# Written exercise:
Restate word for word the lines beginning at the one that contains "points = [shape.verts.new(point)" and ending at the one that contains "before = set(bpy.data.objects)"; include both and nothing else.

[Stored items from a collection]
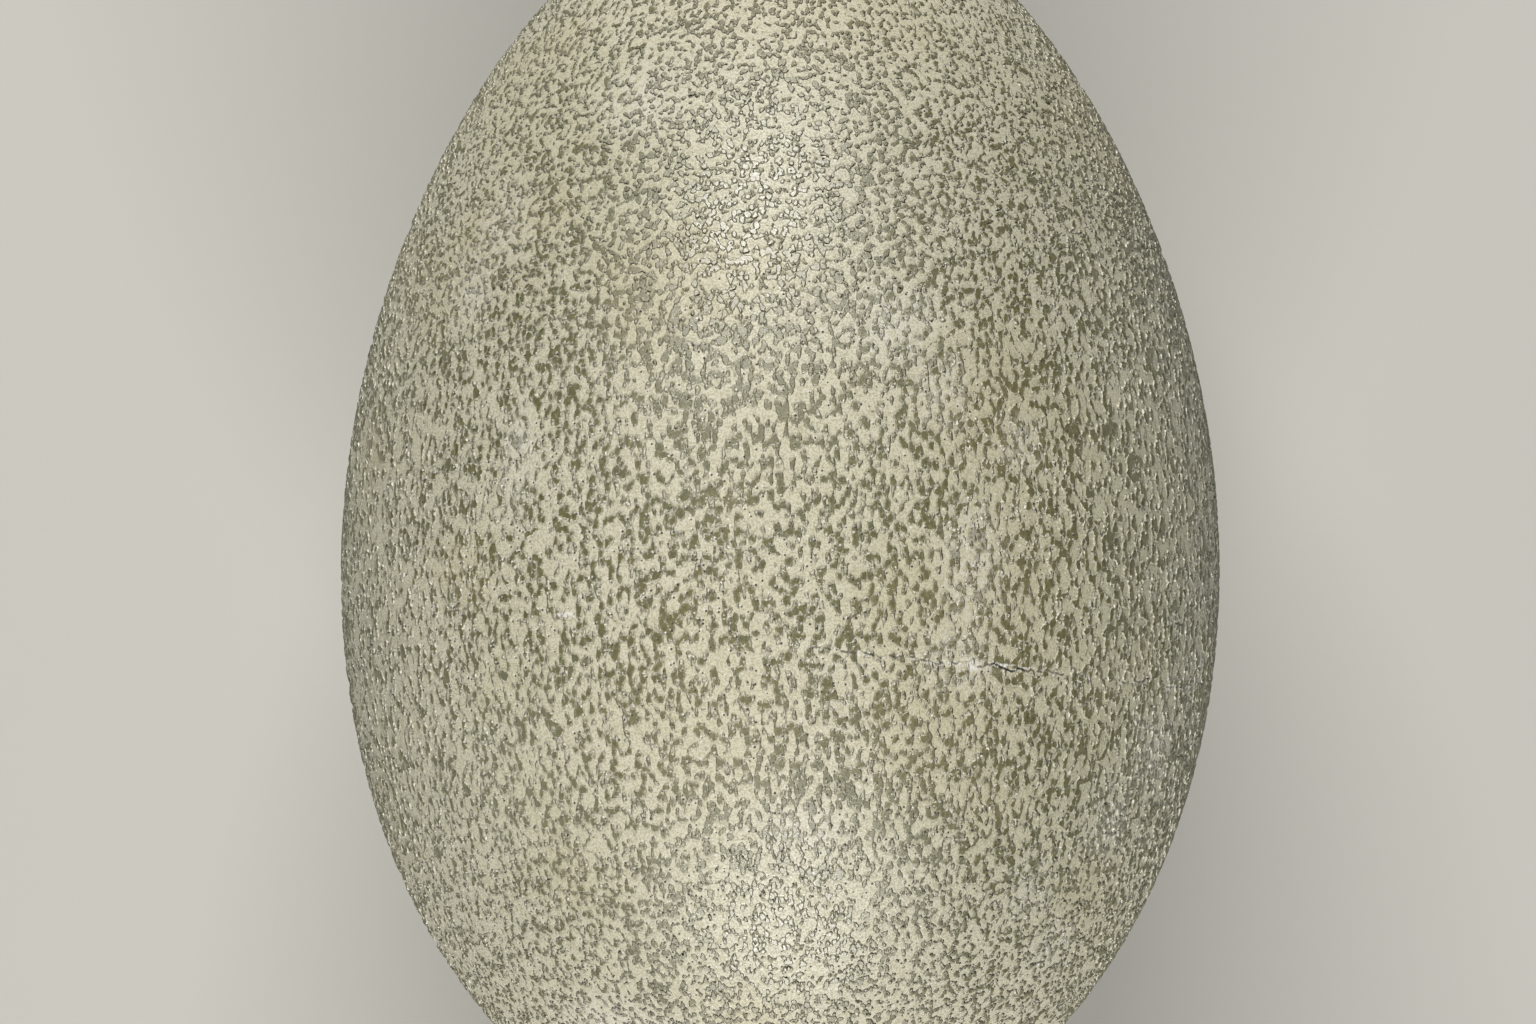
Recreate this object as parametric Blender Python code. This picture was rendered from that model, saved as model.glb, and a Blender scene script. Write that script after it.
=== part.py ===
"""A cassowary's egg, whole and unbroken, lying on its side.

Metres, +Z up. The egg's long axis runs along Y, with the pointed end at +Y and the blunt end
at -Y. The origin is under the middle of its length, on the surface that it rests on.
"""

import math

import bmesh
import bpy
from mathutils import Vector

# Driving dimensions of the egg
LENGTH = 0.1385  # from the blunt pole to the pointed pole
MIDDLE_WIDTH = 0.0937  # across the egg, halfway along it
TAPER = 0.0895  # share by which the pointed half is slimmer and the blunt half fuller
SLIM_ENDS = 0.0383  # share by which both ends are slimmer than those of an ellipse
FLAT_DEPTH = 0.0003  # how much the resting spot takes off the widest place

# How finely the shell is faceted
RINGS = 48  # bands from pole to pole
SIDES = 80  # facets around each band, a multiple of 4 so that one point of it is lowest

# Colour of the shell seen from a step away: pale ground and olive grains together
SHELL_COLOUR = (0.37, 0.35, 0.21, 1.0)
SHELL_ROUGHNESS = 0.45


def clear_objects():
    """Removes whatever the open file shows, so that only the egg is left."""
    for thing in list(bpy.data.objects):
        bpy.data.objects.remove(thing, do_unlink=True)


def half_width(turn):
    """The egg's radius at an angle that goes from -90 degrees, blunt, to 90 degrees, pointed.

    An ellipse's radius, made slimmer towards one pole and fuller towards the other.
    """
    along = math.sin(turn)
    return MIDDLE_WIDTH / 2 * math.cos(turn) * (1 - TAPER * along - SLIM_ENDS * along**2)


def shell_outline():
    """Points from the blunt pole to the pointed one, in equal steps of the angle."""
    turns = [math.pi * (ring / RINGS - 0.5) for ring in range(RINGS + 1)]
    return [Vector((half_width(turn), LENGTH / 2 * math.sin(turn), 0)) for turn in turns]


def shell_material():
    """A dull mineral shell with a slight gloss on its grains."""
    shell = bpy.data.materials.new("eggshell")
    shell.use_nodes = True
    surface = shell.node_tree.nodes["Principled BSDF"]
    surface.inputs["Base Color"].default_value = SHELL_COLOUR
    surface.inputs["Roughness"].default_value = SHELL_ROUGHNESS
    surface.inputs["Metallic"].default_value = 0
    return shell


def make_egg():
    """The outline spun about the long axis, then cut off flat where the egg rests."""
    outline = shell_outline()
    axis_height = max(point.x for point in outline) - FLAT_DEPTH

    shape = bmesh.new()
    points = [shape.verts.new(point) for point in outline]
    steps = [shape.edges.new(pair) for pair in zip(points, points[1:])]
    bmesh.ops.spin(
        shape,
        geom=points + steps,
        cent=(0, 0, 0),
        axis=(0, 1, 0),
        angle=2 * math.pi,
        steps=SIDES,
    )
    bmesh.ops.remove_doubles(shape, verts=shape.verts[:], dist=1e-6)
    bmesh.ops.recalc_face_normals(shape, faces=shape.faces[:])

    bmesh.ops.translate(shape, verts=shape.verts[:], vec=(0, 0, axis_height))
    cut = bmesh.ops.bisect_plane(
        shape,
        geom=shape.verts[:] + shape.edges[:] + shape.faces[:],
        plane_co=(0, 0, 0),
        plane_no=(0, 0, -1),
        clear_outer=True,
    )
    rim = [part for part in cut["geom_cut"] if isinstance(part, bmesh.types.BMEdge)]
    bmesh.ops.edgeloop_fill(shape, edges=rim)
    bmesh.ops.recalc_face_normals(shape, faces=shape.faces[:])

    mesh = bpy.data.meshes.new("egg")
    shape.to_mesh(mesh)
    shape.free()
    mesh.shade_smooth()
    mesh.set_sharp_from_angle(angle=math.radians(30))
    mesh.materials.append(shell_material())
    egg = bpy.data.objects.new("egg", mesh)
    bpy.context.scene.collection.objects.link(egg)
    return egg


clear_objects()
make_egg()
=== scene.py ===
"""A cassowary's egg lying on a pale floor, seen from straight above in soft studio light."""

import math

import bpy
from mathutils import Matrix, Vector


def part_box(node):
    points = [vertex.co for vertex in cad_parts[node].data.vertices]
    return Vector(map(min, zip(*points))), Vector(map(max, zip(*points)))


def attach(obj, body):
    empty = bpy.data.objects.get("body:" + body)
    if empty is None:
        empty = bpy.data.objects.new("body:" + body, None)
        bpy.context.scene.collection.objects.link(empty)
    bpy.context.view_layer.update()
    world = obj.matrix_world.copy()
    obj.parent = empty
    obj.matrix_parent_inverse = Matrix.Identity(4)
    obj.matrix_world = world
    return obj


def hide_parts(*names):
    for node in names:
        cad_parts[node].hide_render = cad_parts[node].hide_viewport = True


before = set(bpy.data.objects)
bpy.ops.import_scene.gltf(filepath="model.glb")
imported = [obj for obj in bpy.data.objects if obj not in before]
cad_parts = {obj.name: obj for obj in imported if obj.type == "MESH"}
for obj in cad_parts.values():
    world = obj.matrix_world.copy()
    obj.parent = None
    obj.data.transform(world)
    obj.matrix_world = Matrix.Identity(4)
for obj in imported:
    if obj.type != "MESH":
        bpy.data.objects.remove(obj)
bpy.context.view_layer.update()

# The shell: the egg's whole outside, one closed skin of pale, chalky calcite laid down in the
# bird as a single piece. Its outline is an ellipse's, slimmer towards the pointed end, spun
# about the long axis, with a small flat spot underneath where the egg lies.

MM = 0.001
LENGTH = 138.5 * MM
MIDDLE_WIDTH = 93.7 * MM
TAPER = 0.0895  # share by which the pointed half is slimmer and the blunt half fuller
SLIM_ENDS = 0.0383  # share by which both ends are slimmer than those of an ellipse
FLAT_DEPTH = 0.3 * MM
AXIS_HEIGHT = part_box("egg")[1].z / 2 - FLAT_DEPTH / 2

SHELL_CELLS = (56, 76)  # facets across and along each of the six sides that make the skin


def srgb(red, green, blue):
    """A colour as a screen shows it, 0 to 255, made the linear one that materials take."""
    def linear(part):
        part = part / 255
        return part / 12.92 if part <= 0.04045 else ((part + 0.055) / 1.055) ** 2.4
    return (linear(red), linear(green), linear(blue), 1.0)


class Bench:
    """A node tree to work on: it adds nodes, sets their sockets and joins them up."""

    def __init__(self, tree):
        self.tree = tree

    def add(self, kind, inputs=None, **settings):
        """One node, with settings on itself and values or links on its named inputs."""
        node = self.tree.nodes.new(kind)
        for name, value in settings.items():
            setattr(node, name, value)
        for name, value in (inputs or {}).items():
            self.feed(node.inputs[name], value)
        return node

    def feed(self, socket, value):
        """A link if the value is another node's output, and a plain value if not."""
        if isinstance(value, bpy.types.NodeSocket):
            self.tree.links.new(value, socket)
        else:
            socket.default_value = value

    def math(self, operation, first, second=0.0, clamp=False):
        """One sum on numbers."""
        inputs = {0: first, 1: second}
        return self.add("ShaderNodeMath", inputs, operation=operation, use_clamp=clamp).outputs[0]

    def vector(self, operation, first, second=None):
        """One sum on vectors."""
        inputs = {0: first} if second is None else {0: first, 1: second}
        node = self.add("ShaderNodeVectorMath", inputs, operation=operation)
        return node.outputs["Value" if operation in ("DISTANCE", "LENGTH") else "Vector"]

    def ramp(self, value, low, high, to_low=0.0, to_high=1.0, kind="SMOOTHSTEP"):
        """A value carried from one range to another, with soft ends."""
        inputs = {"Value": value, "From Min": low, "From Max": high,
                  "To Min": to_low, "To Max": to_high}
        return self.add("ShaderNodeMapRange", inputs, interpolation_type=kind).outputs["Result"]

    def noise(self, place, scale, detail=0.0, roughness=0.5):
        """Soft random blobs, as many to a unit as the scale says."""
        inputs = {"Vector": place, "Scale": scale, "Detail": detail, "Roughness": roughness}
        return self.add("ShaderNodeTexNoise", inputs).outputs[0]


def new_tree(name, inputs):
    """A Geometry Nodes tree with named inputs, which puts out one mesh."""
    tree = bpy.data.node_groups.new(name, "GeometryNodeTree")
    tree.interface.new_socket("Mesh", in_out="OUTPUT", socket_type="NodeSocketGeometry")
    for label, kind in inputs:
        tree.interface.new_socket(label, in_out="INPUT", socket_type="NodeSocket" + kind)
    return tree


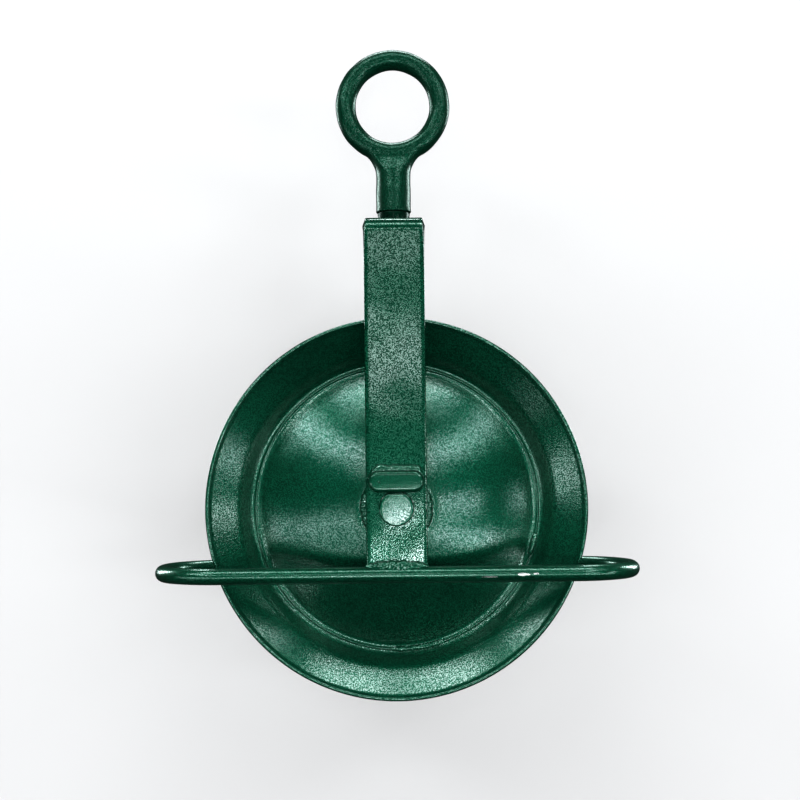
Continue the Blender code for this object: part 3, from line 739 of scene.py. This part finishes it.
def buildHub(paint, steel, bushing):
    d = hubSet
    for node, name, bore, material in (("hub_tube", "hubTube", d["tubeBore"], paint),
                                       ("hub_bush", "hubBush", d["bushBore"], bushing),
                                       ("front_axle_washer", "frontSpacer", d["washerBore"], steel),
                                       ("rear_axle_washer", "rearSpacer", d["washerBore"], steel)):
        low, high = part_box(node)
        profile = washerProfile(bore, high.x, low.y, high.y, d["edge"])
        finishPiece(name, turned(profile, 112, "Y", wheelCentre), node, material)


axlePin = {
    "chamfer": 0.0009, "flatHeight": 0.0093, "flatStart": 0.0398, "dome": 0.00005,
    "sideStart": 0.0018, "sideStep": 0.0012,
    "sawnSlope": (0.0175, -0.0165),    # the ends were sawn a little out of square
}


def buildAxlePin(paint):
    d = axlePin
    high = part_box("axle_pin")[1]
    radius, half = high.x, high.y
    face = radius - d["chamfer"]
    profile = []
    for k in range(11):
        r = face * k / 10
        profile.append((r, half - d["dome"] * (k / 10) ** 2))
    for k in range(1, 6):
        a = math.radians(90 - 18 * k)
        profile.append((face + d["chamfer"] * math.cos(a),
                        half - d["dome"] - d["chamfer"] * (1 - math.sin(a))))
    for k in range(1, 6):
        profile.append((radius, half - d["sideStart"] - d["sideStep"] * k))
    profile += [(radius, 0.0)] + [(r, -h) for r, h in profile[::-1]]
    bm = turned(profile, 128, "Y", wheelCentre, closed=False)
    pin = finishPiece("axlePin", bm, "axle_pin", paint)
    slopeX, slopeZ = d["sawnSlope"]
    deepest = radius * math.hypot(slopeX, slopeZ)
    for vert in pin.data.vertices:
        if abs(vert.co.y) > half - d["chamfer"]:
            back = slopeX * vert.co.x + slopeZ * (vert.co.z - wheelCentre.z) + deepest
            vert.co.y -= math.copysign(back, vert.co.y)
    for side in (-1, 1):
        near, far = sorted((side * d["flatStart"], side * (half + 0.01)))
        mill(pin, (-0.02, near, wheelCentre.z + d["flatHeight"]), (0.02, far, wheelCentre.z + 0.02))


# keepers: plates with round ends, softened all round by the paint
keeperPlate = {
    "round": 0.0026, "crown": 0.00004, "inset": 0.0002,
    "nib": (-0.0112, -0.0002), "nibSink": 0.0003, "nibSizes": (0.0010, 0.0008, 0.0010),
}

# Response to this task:
    points = [shape.verts.new(point) for point in outline]
    steps = [shape.edges.new(pair) for pair in zip(points, points[1:])]
    bmesh.ops.spin(
        shape,
        geom=points + steps,
        cent=(0, 0, 0),
        axis=(0, 1, 0),
        angle=2 * math.pi,
        steps=SIDES,
    )
    bmesh.ops.remove_doubles(shape, verts=shape.verts[:], dist=1e-6)
    bmesh.ops.recalc_face_normals(shape, faces=shape.faces[:])

    bmesh.ops.translate(shape, verts=shape.verts[:], vec=(0, 0, axis_height))
    cut = bmesh.ops.bisect_plane(
        shape,
        geom=shape.verts[:] + shape.edges[:] + shape.faces[:],
        plane_co=(0, 0, 0),
        plane_no=(0, 0, -1),
        clear_outer=True,
    )
    rim = [part for part in cut["geom_cut"] if isinstance(part, bmesh.types.BMEdge)]
    bmesh.ops.edgeloop_fill(shape, edges=rim)
    bmesh.ops.recalc_face_normals(shape, faces=shape.faces[:])

    mesh = bpy.data.meshes.new("egg")
    shape.to_mesh(mesh)
    shape.free()
    mesh.shade_smooth()
    mesh.set_sharp_from_angle(angle=math.radians(30))
    mesh.materials.append(shell_material())
    egg = bpy.data.objects.new("egg", mesh)
    bpy.context.scene.collection.objects.link(egg)
    return egg


clear_objects()
make_egg()
=== scene.py ===
"""A cassowary's egg lying on a pale floor, seen from straight above in soft studio light."""

import math

import bpy
from mathutils import Matrix, Vector


def part_box(node):
    points = [vertex.co for vertex in cad_parts[node].data.vertices]
    return Vector(map(min, zip(*points))), Vector(map(max, zip(*points)))


def attach(obj, body):
    empty = bpy.data.objects.get("body:" + body)
    if empty is None:
        empty = bpy.data.objects.new("body:" + body, None)
        bpy.context.scene.collection.objects.link(empty)
    bpy.context.view_layer.update()
    world = obj.matrix_world.copy()
    obj.parent = empty
    obj.matrix_parent_inverse = Matrix.Identity(4)
    obj.matrix_world = world
    return obj


def hide_parts(*names):
    for node in names:
        cad_parts[node].hide_render = cad_parts[node].hide_viewport = True


before = set(bpy.data.objects)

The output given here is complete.